* **EXERCISE GOAL**
From the entries below, copy every line that holds the word "into".

-- begin LISTED RECORDS --

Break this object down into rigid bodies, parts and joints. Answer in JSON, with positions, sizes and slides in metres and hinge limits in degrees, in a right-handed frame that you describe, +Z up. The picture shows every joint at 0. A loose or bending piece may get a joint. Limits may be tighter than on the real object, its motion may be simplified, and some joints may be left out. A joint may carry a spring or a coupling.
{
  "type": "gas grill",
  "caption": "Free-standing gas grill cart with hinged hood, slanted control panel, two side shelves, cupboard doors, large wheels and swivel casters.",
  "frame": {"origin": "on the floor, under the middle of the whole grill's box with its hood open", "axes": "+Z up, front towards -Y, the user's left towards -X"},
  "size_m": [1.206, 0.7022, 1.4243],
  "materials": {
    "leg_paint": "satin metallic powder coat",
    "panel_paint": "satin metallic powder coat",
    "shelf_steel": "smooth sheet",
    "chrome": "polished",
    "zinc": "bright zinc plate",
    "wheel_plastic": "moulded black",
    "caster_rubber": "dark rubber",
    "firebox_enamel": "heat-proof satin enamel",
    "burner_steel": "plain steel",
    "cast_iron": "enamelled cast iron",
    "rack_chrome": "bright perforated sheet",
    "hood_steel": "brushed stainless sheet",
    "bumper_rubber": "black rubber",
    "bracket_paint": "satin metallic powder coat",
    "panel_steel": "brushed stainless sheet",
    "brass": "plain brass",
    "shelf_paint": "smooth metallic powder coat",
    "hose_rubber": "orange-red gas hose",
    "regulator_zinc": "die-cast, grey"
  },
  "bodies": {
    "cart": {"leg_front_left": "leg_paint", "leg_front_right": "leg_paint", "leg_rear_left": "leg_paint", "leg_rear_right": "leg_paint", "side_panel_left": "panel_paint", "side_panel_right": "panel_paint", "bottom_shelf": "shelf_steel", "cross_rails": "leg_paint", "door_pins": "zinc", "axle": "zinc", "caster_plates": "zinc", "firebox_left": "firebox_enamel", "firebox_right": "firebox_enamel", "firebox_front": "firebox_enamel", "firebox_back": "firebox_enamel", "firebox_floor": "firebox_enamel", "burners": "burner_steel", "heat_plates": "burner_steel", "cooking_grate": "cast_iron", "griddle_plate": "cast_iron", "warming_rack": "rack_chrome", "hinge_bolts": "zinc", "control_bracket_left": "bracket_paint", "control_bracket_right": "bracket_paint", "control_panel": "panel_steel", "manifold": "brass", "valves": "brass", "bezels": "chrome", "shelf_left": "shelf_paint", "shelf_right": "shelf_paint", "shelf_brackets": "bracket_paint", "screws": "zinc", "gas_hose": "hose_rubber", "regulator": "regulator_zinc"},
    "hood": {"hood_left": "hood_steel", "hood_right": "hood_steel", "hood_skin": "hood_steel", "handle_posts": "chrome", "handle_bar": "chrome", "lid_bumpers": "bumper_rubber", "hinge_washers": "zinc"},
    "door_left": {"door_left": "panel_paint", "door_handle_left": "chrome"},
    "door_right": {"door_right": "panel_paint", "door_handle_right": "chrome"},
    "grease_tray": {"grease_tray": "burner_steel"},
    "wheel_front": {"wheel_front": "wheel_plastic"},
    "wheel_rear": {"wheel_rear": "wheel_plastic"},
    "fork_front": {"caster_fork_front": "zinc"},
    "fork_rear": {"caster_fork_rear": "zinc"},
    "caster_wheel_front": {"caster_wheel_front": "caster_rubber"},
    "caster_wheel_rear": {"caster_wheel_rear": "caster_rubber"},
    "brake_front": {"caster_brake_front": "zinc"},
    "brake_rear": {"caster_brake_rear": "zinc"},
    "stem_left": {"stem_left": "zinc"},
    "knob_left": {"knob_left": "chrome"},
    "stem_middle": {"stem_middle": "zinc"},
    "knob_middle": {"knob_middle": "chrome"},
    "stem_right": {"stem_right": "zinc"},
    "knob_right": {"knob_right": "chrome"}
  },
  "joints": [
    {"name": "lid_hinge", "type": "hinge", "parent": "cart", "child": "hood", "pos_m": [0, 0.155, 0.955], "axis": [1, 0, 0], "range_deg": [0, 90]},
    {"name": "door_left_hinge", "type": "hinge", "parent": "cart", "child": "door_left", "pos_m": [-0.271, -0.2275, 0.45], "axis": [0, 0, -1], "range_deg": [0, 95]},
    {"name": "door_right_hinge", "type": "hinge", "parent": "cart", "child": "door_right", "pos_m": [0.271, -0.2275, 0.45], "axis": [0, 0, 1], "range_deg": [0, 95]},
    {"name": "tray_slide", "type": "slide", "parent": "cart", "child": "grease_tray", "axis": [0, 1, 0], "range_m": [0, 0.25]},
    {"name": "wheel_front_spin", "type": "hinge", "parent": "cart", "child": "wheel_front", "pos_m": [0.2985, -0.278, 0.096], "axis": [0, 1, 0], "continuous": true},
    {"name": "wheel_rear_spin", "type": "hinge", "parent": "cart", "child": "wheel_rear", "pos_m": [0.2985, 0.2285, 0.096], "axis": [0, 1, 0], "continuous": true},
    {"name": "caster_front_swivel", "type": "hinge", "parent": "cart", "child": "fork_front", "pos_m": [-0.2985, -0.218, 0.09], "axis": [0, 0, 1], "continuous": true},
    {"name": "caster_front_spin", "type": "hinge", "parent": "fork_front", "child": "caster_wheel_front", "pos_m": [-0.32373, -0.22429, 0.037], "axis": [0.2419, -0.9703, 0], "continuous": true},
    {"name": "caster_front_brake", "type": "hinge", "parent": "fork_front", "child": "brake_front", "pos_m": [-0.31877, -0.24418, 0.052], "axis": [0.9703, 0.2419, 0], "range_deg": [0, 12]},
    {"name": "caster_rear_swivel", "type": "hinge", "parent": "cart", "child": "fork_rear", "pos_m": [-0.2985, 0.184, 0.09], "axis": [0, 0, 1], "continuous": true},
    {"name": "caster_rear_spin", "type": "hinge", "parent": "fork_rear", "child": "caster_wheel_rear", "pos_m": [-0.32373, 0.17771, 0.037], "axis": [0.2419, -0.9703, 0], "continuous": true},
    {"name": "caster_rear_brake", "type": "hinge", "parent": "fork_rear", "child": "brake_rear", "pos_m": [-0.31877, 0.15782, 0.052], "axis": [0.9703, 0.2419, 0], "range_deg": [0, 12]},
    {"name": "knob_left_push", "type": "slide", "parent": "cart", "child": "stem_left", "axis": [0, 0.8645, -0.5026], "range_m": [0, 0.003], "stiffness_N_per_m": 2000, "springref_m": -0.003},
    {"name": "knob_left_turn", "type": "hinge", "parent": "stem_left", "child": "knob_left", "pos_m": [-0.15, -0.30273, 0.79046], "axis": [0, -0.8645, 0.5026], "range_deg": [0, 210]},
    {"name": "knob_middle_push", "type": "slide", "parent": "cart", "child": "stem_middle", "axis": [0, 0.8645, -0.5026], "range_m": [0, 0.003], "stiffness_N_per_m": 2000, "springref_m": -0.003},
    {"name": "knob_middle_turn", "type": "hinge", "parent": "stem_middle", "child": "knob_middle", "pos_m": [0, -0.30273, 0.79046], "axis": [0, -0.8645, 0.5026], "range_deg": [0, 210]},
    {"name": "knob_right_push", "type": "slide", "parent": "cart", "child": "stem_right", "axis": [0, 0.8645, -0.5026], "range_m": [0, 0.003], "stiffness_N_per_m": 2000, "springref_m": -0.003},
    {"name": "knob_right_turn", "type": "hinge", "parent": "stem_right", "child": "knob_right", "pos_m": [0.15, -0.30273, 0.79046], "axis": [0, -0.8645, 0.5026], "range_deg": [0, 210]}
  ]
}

-- end LISTED RECORDS --
-- begin LISTED RECORDS --

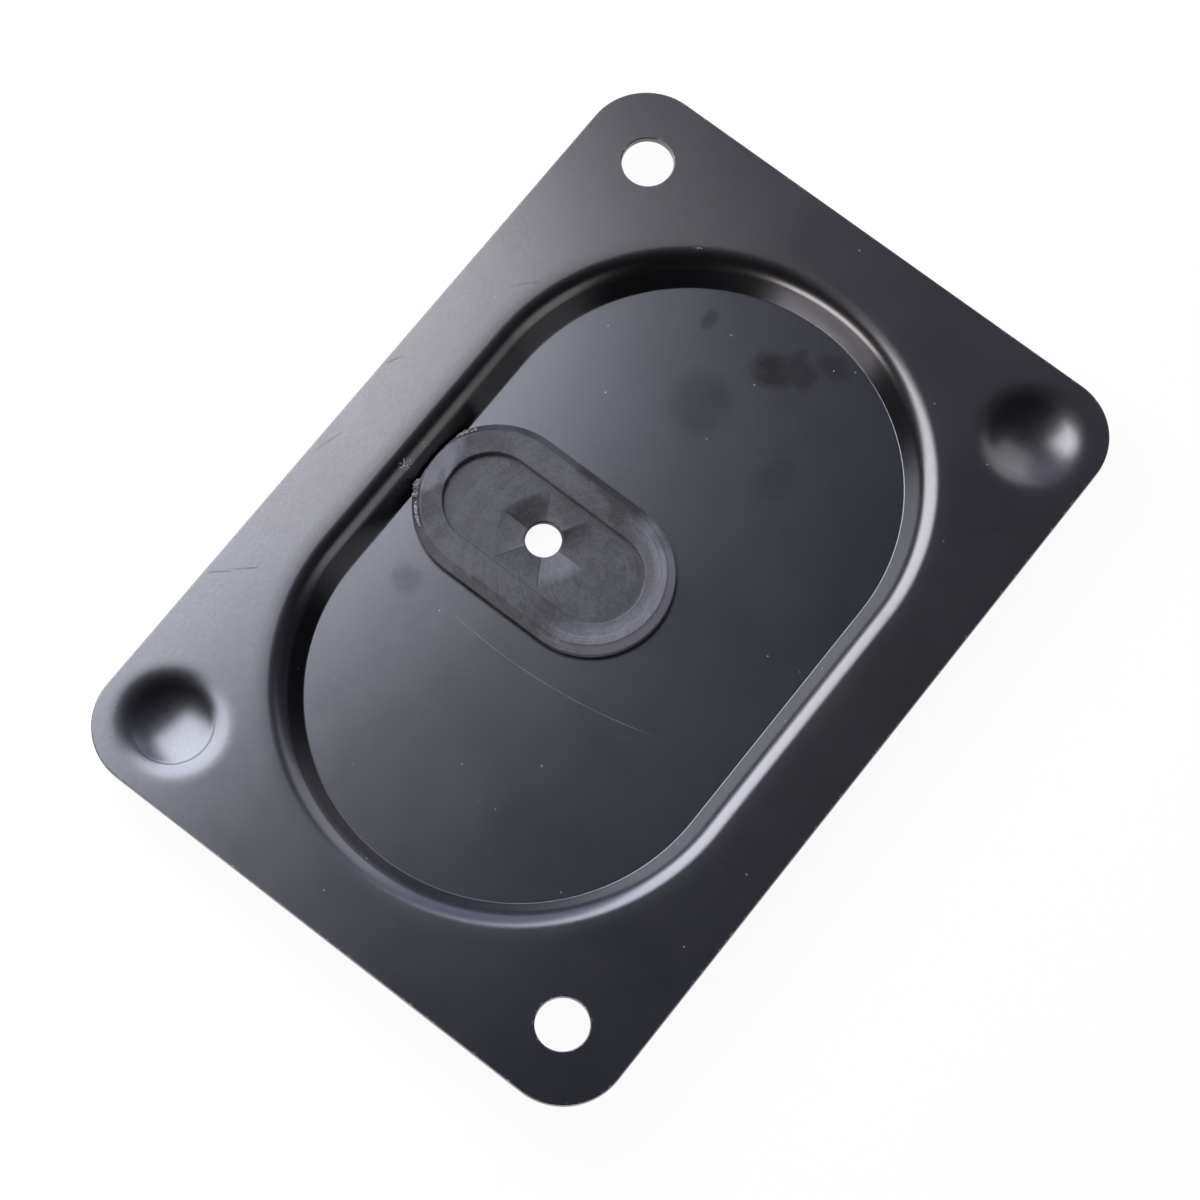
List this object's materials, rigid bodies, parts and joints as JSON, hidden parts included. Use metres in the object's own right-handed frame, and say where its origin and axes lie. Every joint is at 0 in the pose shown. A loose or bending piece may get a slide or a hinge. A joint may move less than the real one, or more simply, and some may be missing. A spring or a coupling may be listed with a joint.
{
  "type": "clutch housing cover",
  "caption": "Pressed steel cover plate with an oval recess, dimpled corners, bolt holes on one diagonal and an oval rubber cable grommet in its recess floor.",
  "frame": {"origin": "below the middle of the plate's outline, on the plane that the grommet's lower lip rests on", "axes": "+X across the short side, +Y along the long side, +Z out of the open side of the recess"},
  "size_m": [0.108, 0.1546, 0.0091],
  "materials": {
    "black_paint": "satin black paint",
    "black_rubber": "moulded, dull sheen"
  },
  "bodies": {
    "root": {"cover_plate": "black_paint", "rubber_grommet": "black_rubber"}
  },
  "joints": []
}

-- end LISTED RECORDS --
-- begin LISTED RECORDS --

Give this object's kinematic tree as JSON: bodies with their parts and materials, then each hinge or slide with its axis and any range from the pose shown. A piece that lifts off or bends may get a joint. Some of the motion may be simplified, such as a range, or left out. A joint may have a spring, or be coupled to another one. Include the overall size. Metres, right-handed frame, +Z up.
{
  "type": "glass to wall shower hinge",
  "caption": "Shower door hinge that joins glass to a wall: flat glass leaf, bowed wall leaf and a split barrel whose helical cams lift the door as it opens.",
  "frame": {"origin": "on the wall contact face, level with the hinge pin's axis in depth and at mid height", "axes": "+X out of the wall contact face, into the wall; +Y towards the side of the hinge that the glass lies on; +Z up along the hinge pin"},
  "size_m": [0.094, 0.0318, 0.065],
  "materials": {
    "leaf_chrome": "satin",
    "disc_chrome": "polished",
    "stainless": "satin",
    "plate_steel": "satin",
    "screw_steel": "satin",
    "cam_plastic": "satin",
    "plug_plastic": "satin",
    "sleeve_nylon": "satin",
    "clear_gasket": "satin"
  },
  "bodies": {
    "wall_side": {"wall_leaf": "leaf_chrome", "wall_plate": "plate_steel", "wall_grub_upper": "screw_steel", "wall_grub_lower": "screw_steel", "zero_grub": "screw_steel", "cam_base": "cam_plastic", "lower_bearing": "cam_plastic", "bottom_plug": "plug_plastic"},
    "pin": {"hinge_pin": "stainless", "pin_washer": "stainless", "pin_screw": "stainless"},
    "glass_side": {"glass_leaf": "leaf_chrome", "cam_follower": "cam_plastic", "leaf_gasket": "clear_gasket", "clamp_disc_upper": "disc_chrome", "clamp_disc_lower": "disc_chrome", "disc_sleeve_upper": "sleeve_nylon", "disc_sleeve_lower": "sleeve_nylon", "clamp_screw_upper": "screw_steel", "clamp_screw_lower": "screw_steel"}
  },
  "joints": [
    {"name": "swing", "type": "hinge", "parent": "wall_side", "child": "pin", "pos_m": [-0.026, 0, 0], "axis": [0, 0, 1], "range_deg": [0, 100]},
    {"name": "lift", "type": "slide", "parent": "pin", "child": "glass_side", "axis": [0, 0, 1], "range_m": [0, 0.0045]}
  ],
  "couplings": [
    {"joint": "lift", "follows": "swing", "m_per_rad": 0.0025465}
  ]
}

-- end LISTED RECORDS --

* **FULL OUTPUT**
Break this object down into rigid bodies, parts and joints. Answer in JSON, with positions, sizes and slides in metres and hinge limits in degrees, in a right-handed frame that you describe, +Z up. The picture shows every joint at 0. A loose or bending piece may get a joint. Limits may be tighter than on the real object, its motion may be simplified, and some joints may be left out. A joint may carry a spring or a coupling.
  "frame": {"origin": "on the wall contact face, level with the hinge pin's axis in depth and at mid height", "axes": "+X out of the wall contact face, into the wall; +Y towards the side of the hinge that the glass lies on; +Z up along the hinge pin"},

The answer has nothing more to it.